This is despite a fall in the overall number of casualties from 1,555 in 2021 to 1,500 last year.
Across Great Britain, 1,711 people were killed on roads.
Edmund King, director of the AA Charitable Trust, said: "Every death on our roads is a tragedy and it is worrying that after the pandemic, road deaths are rising.
"It is a preventable tragedy that a fifth of people who die in cars on our roads are not wearing a seatbelt.
"There needs to be concerted and targeted education to reach those drivers who choose to risk their lives for the sake of a two-second action.
"It’s on all of us to eliminate deaths and casualties on our roads.
Overall, there were 135,480 casualties last year – up six per cent on 2021, but down 12 per cent on pre-pandemic levels.
Last year's figures include 28,031 people who suffered serious injuries on Britain’s roads.
In Nottinghamshire, 346 people were seriously injured.
RAC road safety spokesman Rod Dennis said: "Confirmation that last year saw a rise in the number of casualties on our roads is a chilling reminder that there remains so much work to do be done to improve road safety in the UK, even if statistically we have some of the safest roads in Europe.
"It’s time the Government turned the dial up on tackling these issues which, while complex, result in hundreds of people losing their lives every year."

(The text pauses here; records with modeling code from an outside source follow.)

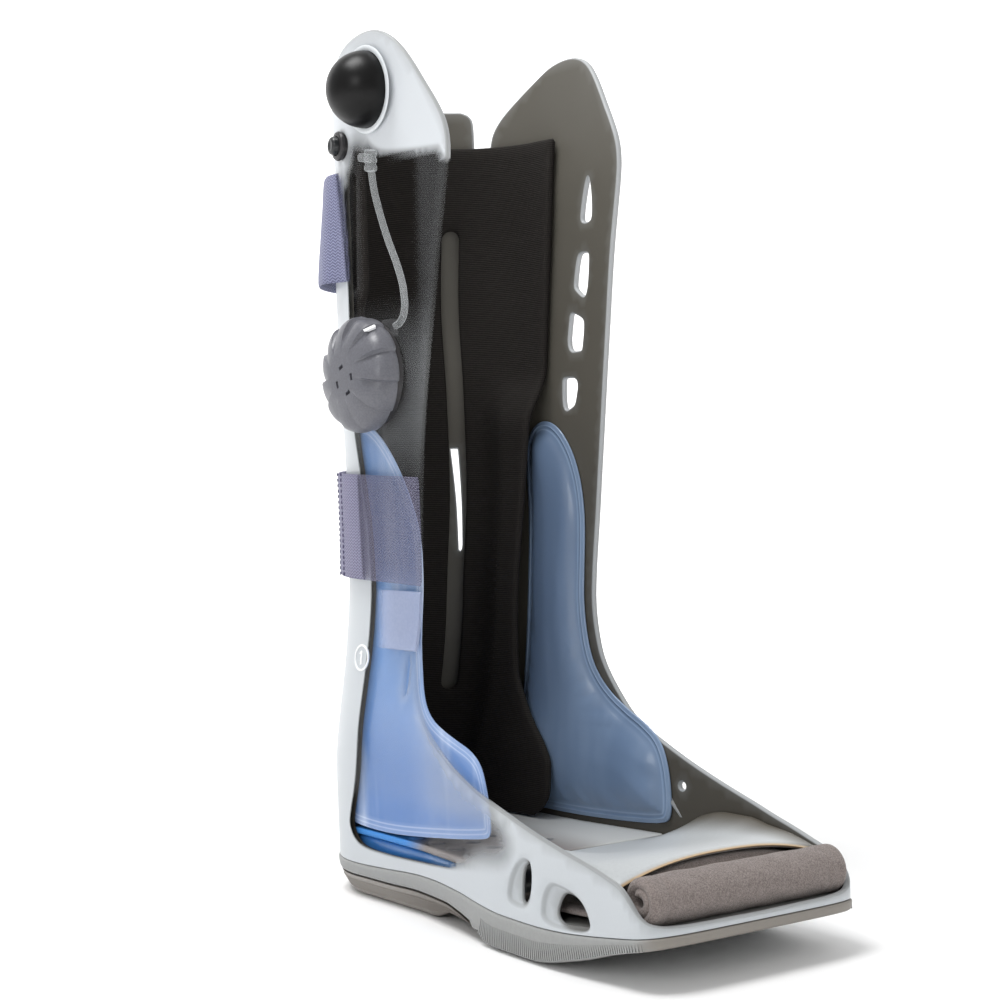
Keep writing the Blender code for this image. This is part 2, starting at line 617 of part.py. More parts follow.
# Liner: a padded wall round the back, held clear of the cells below and close to the shell above.
def liner_gap(q, z):
    side = min(1.0, max(0.0, (abs(q) - 48) / 26))
    side = side * side * (3 - 2 * side)
    low = min(1.0, max(0.0, (262 - z) / 30))
    low = low * low * (3 - 2 * low)
    return 1.6 + 9.6 * side * low


liner_z = [34.4, 41, 50, 62, 72, 82, 94, 110, 140, 175, 210, 234, 248, 266, 305, 345, 380]
outer_grid, inner_grid = [], []
for z in liner_z:
    centre = section(z)[0]
    far_q = 90 + centre - table(LINER_FRONT, z)
    near_y = 9.4 if 205 < z < 290 else 4.0
    near_q = 90 + centre - (near_y if z > 92 else min(4.0, table(LINER_FRONT, z)))
    qs = [-near_q] + [-90 + 9 * k for k in range(21)] + [far_q]
    outer_grid.append([(*skin(q, z, -WALL - liner_gap(q, z)), z) for q in qs])
    inner_grid.append([(*skin(q, z, -WALL - liner_gap(q, z) - LINER_THICK), z) for q in qs])
liner = slab("liner", outer_grid, inner_grid, "liner")
slot_cut = radial_box("slot", 35.0, 96.0, 336.0, 6.4, -22, 4)
combine(liner, [slot_cut], "DIFFERENCE")

# Toe fleece: a roll above the lip with a flat tail running back under the footplate.
roll = []
ROLL_Y, ROLL_Z, ROLL_R = -197.6, 36.4, 10.2
for k in range(17):
    a = math.radians(-100 - 250 * k / 16)
    roll.append((ROLL_Y + ROLL_R * math.cos(a), ROLL_Z + ROLL_R * math.sin(a)))
tail_top = [(-186.0, 31.5), (-170.0, 28.6), (-150.0, 27.0), (-130.0, 26.2), (-114.0, 26.0)]
tail_low = [(y, sole_line(y) + WALL + 1.0) for y in (-114.0, -130.0, -150.0, -170.0, -186.0, -194.0)]
outline = roll + tail_top + tail_low
ENDS = {47.0: 0.62, 44.0: 0.80, 37.0: 1.0}
rows = []
for x in (-47.0, -44.0, -37.0, 37.0, 44.0, 47.0):
    shrink = ENDS[abs(x)]
    my, mz = ROLL_Y, ROLL_Z
    rows.append([(x, my + (y - my) * (shrink if y < -188 else 1.0), mz + (z - mz) * (shrink if y < -188 else 1.0))
                 for y, z in outline])
n = len(outline)
verts = [p for row in rows for p in row]
faces = [tuple(range(n)), tuple(range(len(verts) - 1, len(verts) - n - 1, -1))]
for r in range(len(rows) - 1):
    for c in range(n):
        d = (c + 1) % n
        faces.append((r * n + c, r * n + d, (r + 1) * n + d, (r + 1) * n + c))
mesh_object("toe_fleece", verts, faces, "fleece")


# Straps: webbing carried round the shell's skin.
def webbing(name, stops, low, high, off, slot, thick=STRAP_THICK, rows_n=3):
    outer, inner = [], []
    for r in range(rows_n):
        t = r / (rows_n - 1)
        heights = [low(q) + (high(q) - low(q)) * t for q in stops]
        outer.append([(*skin(q, z, off(q) + thick), z) for q, z in zip(stops, heights)])
        inner.append([(*skin(q, z, off(q)), z) for q, z in zip(stops, heights)])
    return slab(name, outer, inner, slot)


def swell(edge, run, low, high):
    t = min(1.0, max(0.0, edge / run))
    return low + (high - low) * t * t * (3 - 2 * t)


def upper_offset(q):
    """Clear of the skin round the back, and turned into a slot at each end."""
    reach = min(q - UPPER_NEAR_Q, UPPER_FAR_Q - q)
    return -0.5 if reach < 0.1 else swell(reach - 2.5, 18, 0.8, 4.0)


upper_stops = [UPPER_NEAR_Q, -87.5, -83, -77] + [-70 + 10 * k for k in range(15)] + [75, 80.5, 85, 88.0]
webbing("upper_strap", upper_stops, lambda q: UPPER_Z[0], lambda q: UPPER_Z[1],
        upper_offset, "webbing")
middle_stops = [-139, -130, -120, -110, -100, -90, -82, -74, -66, -57, -48, -39, -30, -20, -10, 0, 9, 18]
webbing("middle_strap", middle_stops, lambda q: MIDDLE_Z[0] + 4 * min(1, (q + 139) / 100),
        lambda q: MIDDLE_Z[1] + 4 * min(1, (q + 139) / 100),
        lambda q: swell(q + 139, 60, 0.6, 2.6), "webbing")
webbing("side_guide", [-126, -116, -106, -96, -89], lambda q: 127.0, lambda q: 153.0, lambda q: 0.5, "guide", 1.6)

# Selector dial: a seat through the wall with a spindle, and a scalloped knob that turns on it.
seat = turned("dial_seat", [(0, -8.0), (19.7, -8.0), (19.7, 0.0), (DIAL_R, 0.0), (DIAL_R, 2.2), (27.0, 3.0),
                            (4.2, 3.0), (4.2, 10.0), (0, 10.0)], DIAL_AT, (-1, 0, 0), "dial_seat", 36)
port = prism("port", ((-19.6, 275.6), (-12.0, 275.6), (-12.0, 283.4), (-19.6, 283.4)), -52.7, -48.4, "dial_seat")
combine(seat, [port], "UNION")


def scallop(angle, radius):
    if radius < 18:
        return 1.0
    return 1.0 - 0.055 * (0.5 - 0.5 * math.cos(angle * 10)) ** 2


turned("dial", [(0, 10.5), (4.6, 10.5), (4.6, 3.4), (26.6, 3.4), (27.2, 5.0), (26.2, 9.0), (24.0, 12.4), (18.5, 14.6),
                (12.0, 15.6), (6.0, 16.0), (0, 16.1)], DIAL_AT, (-1, 0, 0), "dial", 40, scallop)

# Pump bulb: a hollow rubber dome open at its base, in a ring.
BULB_Y, BULB_Z = -15.0, 393.0
bx = half_width(BULB_Y, BULB_Z)
slope = (half_width(BULB_Y, BULB_Z + 15) - half_width(BULB_Y, BULB_Z - 15)) / 30
BULB_AXIS = Vector((-1, 0, -slope)).normalized()
BULB_AT = Vector((-bx, BULB_Y, BULB_Z)) + BULB_AXIS * 1.5
dome = [(BULB_R * math.cos(math.radians(a)), BULB_R * math.sin(math.radians(a))) for a in (0, 18, 36, 54, 72)]
hollow = [((BULB_R - 1.6) * math.cos(math.radians(a)), (BULB_R - 1.6) * math.sin(math.radians(a)))
          for a in (0, 22, 44, 66)]
turned("bulb", [(0, BULB_R - 1.6)] + hollow[::-1] + dome + [(0, BULB_R)], BULB_AT, BULB_AXIS, "bulb", 24)
turned("bulb_ring", [(BULB_R + GAP, 0.0), (21.6, 0.0), (21.6, 1.2), (20.6, 2.4), (BULB_R + GAP, 2.6)], BULB_AT,
       BULB_AXIS, "ring", 24)

# Release valve: a collar through the wall and a plunger that slides in it.
VALVE_AT = (vx, vy, VALVE_Z)
turned("valve_collar", [(4.7, -3.8), (6.0, -3.8), (6.0, 0.7), (7.0, 0.7), (7.0, 2.4), (6.2, 3.0), (4.7, 3.0)], VALVE_AT,
       VALVE_AXIS, "collar", 20)
turned("valve_button", [(0, -1.6), (4.4, -1.6), (4.4, 5.2), (3.4, 6.2), (0, 6.4)], VALVE_AT, VALVE_AXIS, "button", 20)

# Air tube: from a fitting in the wall down to the dial seat's port.
fx, fy = FITTING_AT
fitting = turned("tube_fitting", [(0, 356.4), (2.8, 356.4), (3.0, 358.0), (3.0, 366.0), (0, 366.0)], (fx, fy, 0),
                 (0, 0, 1), "ring", 14)
pin = turned("pin", [(0, 0), (2.0, 0), (2.0, 6.4), (0, 6.4)], (fx, fy, 362), (-1, 0, 0), "ring", 12)
combine(fitting, [pin], "UNION")
TUBE_YZ = ((-3.0, 355.9), (-4.4, 348.0), (-8.6, 336.0), (-15.0, 322.0), (-22.4, 308.4), (-26.6, 298.0), (-27.8, 290.0),
           (-26.6, 284.6), (-23.4, 281.2), (-20.2, 280.0))
path = []
for k in range(len(TUBE_YZ) - 1):
    for s in range(4):
        path.append((k + s / 4))
path.append(len(TUBE_YZ) - 1)
points = []
for value in path:
    y = table([(i, p[0]) for i, p in enumerate(TUBE_YZ)], value)
    z = table([(i, p[1]) for i, p in enumerate(TUBE_YZ)], value)
    blend = value / (len(TUBE_YZ) - 1)
    side = -(half_width(y, z) - WALL - 2.6 - (1.0 - blend))
    points.append((side, y, z))
curve = bpy.data.curves.new("tube", "CURVE")
curve.dimensions = "3D"
curve.bevel_depth = TUBE_R * MM
curve.bevel_resolution = 2
curve.use_fill_caps = True
spline = curve.splines.new("POLY")
spline.points.add(len(points) - 1)
for point, co in zip(spline.points, points):
    point.co = (co[0] * MM, co[1] * MM, co[2] * MM, 1.0)
tube = bpy.data.objects.new("tube", curve)
bpy.context.scene.collection.objects.link(tube)
curve.materials.append(material("clear_tube"))

for obj in bpy.data.objects:
    obj.data.name = obj.name
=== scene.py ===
# %% [markdown]
# # A medical walking boot
# The boot is a stiff open-front shell on a rocker sole. A black ribbed liner and two blue air cells hold the
# leg, a rubber bulb pumps air through a clear tube, and a dial selects the cell. The CAD model gives the frame:
# every piece below is made at its place on that frame, in millimetres, and turned into metres at the end.

# %% Load the frame
import bpy
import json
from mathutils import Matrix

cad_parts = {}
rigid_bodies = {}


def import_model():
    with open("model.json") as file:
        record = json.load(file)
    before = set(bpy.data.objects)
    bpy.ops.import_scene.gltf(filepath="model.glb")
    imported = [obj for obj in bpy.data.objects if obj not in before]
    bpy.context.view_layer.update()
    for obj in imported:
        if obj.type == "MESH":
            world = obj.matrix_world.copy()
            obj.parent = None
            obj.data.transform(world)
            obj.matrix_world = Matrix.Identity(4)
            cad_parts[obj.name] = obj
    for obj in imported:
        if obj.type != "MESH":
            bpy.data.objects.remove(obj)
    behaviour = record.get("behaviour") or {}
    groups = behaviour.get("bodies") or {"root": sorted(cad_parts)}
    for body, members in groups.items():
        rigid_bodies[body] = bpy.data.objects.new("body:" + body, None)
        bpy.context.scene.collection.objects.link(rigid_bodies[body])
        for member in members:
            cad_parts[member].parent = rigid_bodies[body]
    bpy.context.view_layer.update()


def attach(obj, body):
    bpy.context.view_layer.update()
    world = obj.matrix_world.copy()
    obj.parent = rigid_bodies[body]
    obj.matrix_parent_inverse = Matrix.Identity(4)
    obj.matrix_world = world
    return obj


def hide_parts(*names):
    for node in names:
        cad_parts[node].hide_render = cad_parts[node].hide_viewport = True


for old in list(bpy.data.objects):
    bpy.data.objects.remove(old, do_unlink=True)
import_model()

import json
import math

import bmesh
import numpy as np
from mathutils import Matrix, Vector, geometry

MM = 0.001
collection = bpy.context.scene.collection

# %% [markdown]
# ## The camera
# A photograph taken with a short telephoto lens, level with the middle of the calf. The camera is aimed first,
# because every later choice is judged through it. Its matrix is built from three angles and a distance.

# %% Camera
AZIMUTH, ELEVATION, ROLL = math.radians(-36.0), math.radians(0.7277), math.radians(-1.1275)
AIM = Vector((0.0, -0.0329, 0.1961))
DISTANCE = 0.9442
back = Vector((math.sin(AZIMUTH) * math.cos(ELEVATION), -math.cos(AZIMUTH) * math.cos(ELEVATION),
               math.sin(ELEVATION)))
level = Vector((math.cos(AZIMUTH), math.sin(AZIMUTH), 0.0))
upright = back.cross(level)
right = level * math.cos(ROLL) + upright * math.sin(ROLL)
up = upright * math.cos(ROLL) - level * math.sin(ROLL)
camera_data = bpy.data.cameras.new("camera")
camera_data.lens = 69.93
camera_data.sensor_width = 36.0
camera = bpy.data.objects.new("camera", camera_data)
camera.matrix_world = Matrix.Translation(AIM + back * DISTANCE) @ Matrix((right, up, back)).transposed().to_4x4()
collection.objects.link(camera)
bpy.context.scene.camera = camera
print("eye", [round(v, 4) for v in camera.matrix_world.translation])

# %% [markdown]
# ## Smooth tables
# The boot's width changes with height and along the foot. A short table of measured sections holds it, and a
# smooth line through the rows gives every value between them. The line never overshoots its rows, so a wall
# stays as plump as it was measured. It works on whole arrays at once, which keeps dense meshes quick.

# %% The smooth line and the measured sections
SIDE_Y = (-25.0, -50.0, -75.0, -110.0, -150.0, -190.0)
SECTIONS = np.array([
    # z, centre y, depth, half width, then the half widths at SIDE_Y
    (17.0, 27.0, 50.0, 50.0, 50.8, 53.4, 56.8, 61.2, 62.4, 61.2),
    (60.0, 26.0, 51.0, 51.5, 53.4, 56.2, 58.8, 61.0, 61.6, 60.8),
    (95.0, 16.0, 53.0, 54.0, 55.7, 58.2, 59.4, 60.6, 60.6, 60.0),
    (120.0, 11.0, 52.5, 53.6, 53.8, 54.6, 55.6, 56.4, 57.0, 57.0),
    (150.0, 7.0, 53.0, 53.2, 52.5, 51.5, 50.6, 50.0, 50.0, 50.0),
    (200.0, 4.5, 52.5, 55.0, 54.3, 52.8, 51.0, 50.0, 50.0, 50.0),
    (250.0, 5.0, 54.5, 56.4, 55.5, 54.0, 51.8, 50.0, 50.0, 50.0),
    (300.0, 6.0, 57.5, 56.9, 55.8, 53.8, 51.0, 50.0, 50.0, 50.0),
    (350.0, 4.0, 57.0, 57.6, 56.2, 53.6, 51.3, 50.0, 50.0, 50.0),
    (385.0, 2.0, 58.0, 59.6, 58.6, 55.6, 52.0, 50.0, 50.0, 50.0),
    (425.0, 1.0, 59.0, 62.3, 62.0, 58.5, 54.0, 52.0, 52.0, 52.0),
])
TOE_Y, TOE_CORNER_Y = -212.0, -186.0
TOE_SQUARE = 5.0
WALL = 3.0


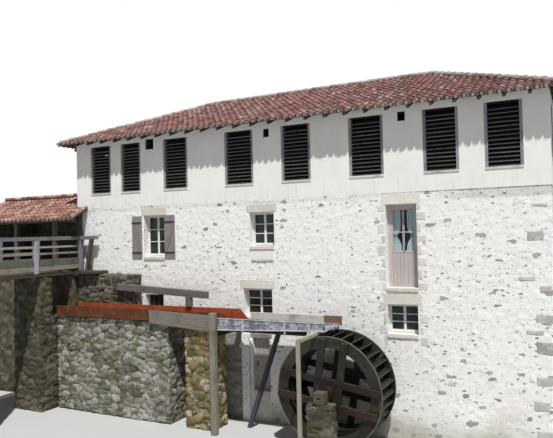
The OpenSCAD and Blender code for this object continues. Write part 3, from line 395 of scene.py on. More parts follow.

A DfT spokesman said: "We welcome the continued decrease in road casualties compared with pre-Covid levels, with our roads being some of the safest in the world.
"Nevertheless, we continue to work tirelessly to improve road safety through our world-renowned Think! Road safety campaigns and £47.5 million safer roads fund, so local authorities can also work to keep road users safe."
Outside of coronavirus lockdowns there has been no significant improvement in road crash fatality figures since around 2010.